The menu item I was pondering was a speck-wrapped portion of monkfish. I’m dead set on the fish nicknamed the poor man’s lobster but wasn’t convinced about the speck.

I share my concern that the smoky and salty flavour of the cured pork would overpower the lovely fish. The veteran assured me it would add flavour to the outer ring but I could always remove the speck and eat the fish that had been gently flavoured. How could I argue?

It didn’t take long for starters to arrive. The tuna sashimi was served with toasted sesame seed and the chef had opted for the thinner cut, emphasising the flavour of the fish.

I had picked the tortelloni filled with scallops and prawns. The presentation is superb, with oversized tortelloni lovingly formed, covered with a basil-based sauce and topped with artfully julienned vegetables for colour and crunch.

Unfortunately the basil scent is more potent than flavour or smell of the delicate filling. To actually taste the fishy insides, I washed my palate with water and prosecco and it tasted quite lovely, if a little gummy.

What had really caught my attention was the phrase Mr Buttigieg chose before leaving our table after he served our starters.

“Kulu bl-aptit,” he smiled before vanishing into the restaurant. I was filled with joy. What a refreshing break from the annoying “Enjoy!”

The man had bothered to think of a phrase of his own that most accurately summed up his wishes for us and delivered these wishes with a heartfelt honesty.

The main course arrived in the form of mussels cooked in Chardonnay and brandy, a well-balanced and delicately flavoured stew of the imported shellfish. I tried a bite of monkfish and speck vbut could only taste the speck.

I then unwrapped the 5cm-high rings of fish and the result was quite enjoyable, with a salty exterior and the typically firm flesh of the fish tasting more like a crustacean.

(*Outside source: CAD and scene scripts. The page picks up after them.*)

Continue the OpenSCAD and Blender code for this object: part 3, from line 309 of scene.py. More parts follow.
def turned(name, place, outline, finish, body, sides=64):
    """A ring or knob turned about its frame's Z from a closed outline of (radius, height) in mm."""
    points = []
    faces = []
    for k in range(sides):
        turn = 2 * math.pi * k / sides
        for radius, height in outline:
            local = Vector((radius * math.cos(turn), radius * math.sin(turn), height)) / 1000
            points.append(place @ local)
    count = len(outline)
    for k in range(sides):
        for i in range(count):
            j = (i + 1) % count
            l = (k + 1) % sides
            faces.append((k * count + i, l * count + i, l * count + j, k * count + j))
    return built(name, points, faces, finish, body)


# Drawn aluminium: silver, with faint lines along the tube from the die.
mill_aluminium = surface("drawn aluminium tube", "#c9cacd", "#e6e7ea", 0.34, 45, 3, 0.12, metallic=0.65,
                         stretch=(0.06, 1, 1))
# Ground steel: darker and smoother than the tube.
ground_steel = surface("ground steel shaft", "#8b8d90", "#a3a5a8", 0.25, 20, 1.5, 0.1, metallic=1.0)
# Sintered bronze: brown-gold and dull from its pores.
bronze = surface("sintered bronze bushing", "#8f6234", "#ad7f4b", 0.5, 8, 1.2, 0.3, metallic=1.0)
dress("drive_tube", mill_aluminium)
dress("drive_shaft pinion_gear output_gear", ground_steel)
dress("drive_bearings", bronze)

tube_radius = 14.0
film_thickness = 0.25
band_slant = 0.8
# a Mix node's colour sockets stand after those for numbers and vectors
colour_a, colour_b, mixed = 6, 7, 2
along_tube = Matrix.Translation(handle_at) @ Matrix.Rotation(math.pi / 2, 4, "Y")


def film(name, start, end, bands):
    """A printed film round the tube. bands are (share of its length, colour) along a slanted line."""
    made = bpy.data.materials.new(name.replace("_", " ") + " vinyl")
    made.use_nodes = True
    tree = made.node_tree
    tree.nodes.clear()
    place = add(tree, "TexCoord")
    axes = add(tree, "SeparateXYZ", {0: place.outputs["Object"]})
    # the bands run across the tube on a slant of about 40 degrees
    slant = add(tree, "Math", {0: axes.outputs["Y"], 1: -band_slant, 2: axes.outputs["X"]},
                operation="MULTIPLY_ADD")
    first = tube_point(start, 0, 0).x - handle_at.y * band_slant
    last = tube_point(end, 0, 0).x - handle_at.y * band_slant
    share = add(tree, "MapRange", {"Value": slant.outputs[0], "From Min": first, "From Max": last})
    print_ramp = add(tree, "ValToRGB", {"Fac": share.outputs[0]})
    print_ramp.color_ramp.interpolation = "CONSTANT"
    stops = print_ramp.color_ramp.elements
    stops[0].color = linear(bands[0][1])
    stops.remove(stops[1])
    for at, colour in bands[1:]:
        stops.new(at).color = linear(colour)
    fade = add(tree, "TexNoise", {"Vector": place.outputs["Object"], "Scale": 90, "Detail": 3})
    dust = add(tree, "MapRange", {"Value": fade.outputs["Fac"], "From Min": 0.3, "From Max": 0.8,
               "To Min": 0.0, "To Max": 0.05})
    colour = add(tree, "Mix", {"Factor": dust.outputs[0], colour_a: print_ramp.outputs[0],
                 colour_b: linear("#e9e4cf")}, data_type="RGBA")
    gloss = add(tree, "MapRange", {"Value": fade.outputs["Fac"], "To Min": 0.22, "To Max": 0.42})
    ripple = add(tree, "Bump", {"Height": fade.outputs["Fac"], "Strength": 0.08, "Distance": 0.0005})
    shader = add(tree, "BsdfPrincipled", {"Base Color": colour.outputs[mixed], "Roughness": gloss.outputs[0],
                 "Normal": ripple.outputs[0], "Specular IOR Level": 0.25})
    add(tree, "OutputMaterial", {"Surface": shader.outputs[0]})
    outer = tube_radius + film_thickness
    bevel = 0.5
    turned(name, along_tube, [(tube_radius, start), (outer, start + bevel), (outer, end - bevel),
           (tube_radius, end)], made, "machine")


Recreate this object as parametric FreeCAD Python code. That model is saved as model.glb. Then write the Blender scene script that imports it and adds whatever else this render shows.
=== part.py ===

Call me stubborn but I could have done without the speck.

Sides were in the form of grilled vegetables that couldn’t have been memorable and that were overshadowed by killer potatoes. I couldn’t stop picking at the devilishly delicious spuds, crisp on the outside and soft on the inside.

We had a lovely coffee to help us progress through the afternoon and paid €65 for the meal. The service was excellent, the location relaxing and quite picturesque, and the food was for the most part highly accomplished.

And while we had not been specifically instructed to ‘Enjoy!’, we’d had plenty of enjoyment.